I think if we add a check on the output from gitlab-ctl repmgr cluster show, that should do it. If it shows only one master, then good. If it shows two masters, and we see active = 't' for both, then it can't be a master.
So in thinking about this, it definitely isn't an easy problem. I still think event notification is the way to go, but it does leave us with a similar problem for failover. Who is responsible for removing, and how do we ensure it happens.
I think adding another watcher to the db nodes consul agents is the way to go. When the repmgr event occurs, we write an entry in the consul k/v store. The watcher on the remaining db nodes will see the new value, try for a lock, delete the node from the cluster (and the consul service) and then delete the value when successful. If it fails, release the lock but don't delete the value. All operations should be idempotent.
I think having all nodes try and write to the k/v is the only loophole here. It's tough to guarantee that at least one will succeed. But since they write to the local consul agent, I think it is an acceptable risk.
Just remembered I mentioned this on the call and planned to drop this
note in the issue but forgot:
We currently cannot use pg_rewind in production because we don't have
checksums enabled and don't have wal_log_hints enabled. To my surprise
checksums are actually disabled on even new installs (at least looking
at the GDK database).
I would suggest we should enabl enable checksums on new databases.

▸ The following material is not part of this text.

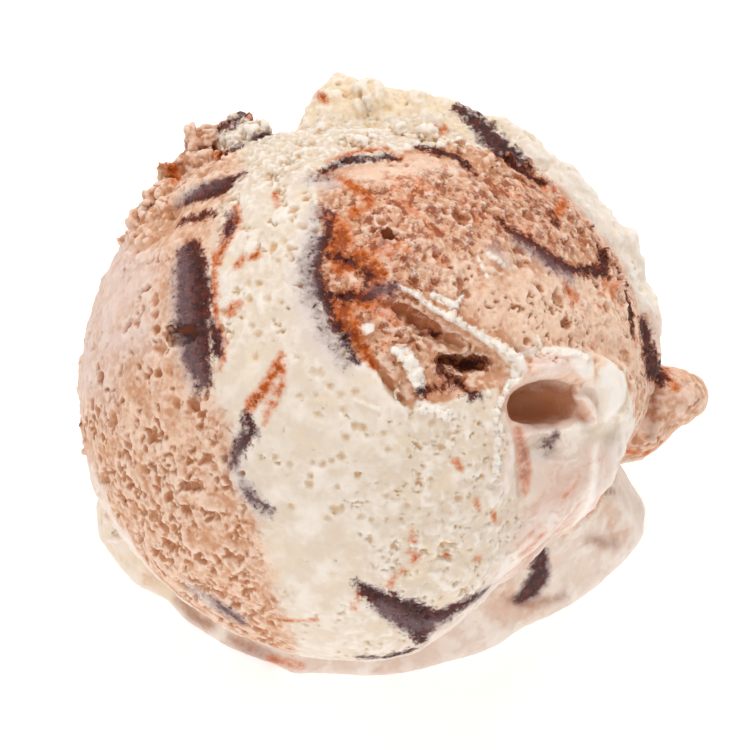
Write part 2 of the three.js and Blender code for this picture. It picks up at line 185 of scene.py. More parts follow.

This will increase the volume of wal generated but to me it seems
supporting many client installs on hardware we don't control is
exactly the kind of situation where checksums are most valuable. The
busiest instances where the extra wal volume would hurt the most are
also exactly the instances where the extra costs would be easily
justified.
And I would suggest we should enable wal_log_hints at least on
databases where HA is set up. The benefit of being able to use
pg_rewind if we wish to -- which I believe repmgr is capable of doing
automatically -- seems compelling even if we don't make it the normal
path.
As an aside I think Stephen Frost was suggesting relaxing our WAL
settings to allow longer time between checkpoints. If we did the two
at the same time that would probably more than make up the difference
leaving users with less WAL overall (though not as much savings as
they would have had without having wal_log_hints enabled).
I think if we add a check on the output from gitlab-ctl repmgr cluster show, that should do it. If it shows only one master, then good. If it shows two masters, and we see active = 't' for both, then it can't be a master.
@ibaum is it possible for the failed master to detect this itself? The failed master boots itself up, checks whether t stands next to its name. If it has f, demote itself? This way we limit the responsibility to the node that is in inconsistent state and leave the rest of the cluster out of this decision.
@marin The data a failed master will have when it comes back online will be from when it was the active master. So unfortunately the other nodes do need to be involved.
Played around a bit with the consul kv store today.
On a repmgr promotion event, the remaining nodes should put into the kv something like gitlab/postgresql/$failed_node_name with no value. Consider looping until it succeeds. For a basic put, writing data which is already there is considered a success, so no harm in having all nodes try.
We can then use a keyprefix watch on gitlab/postgresql
Since there is no builtin repmgr command to remove a master, (see !1980 (merged)), the actual DELETE query needs to happen on the new master node. Need to do some testing on this. When a watch picks up an event, the new master should be ready, and we can execute the remove command there. But there should be some mechanism in place to have it retry on failure, it should not wait for a new event to occur.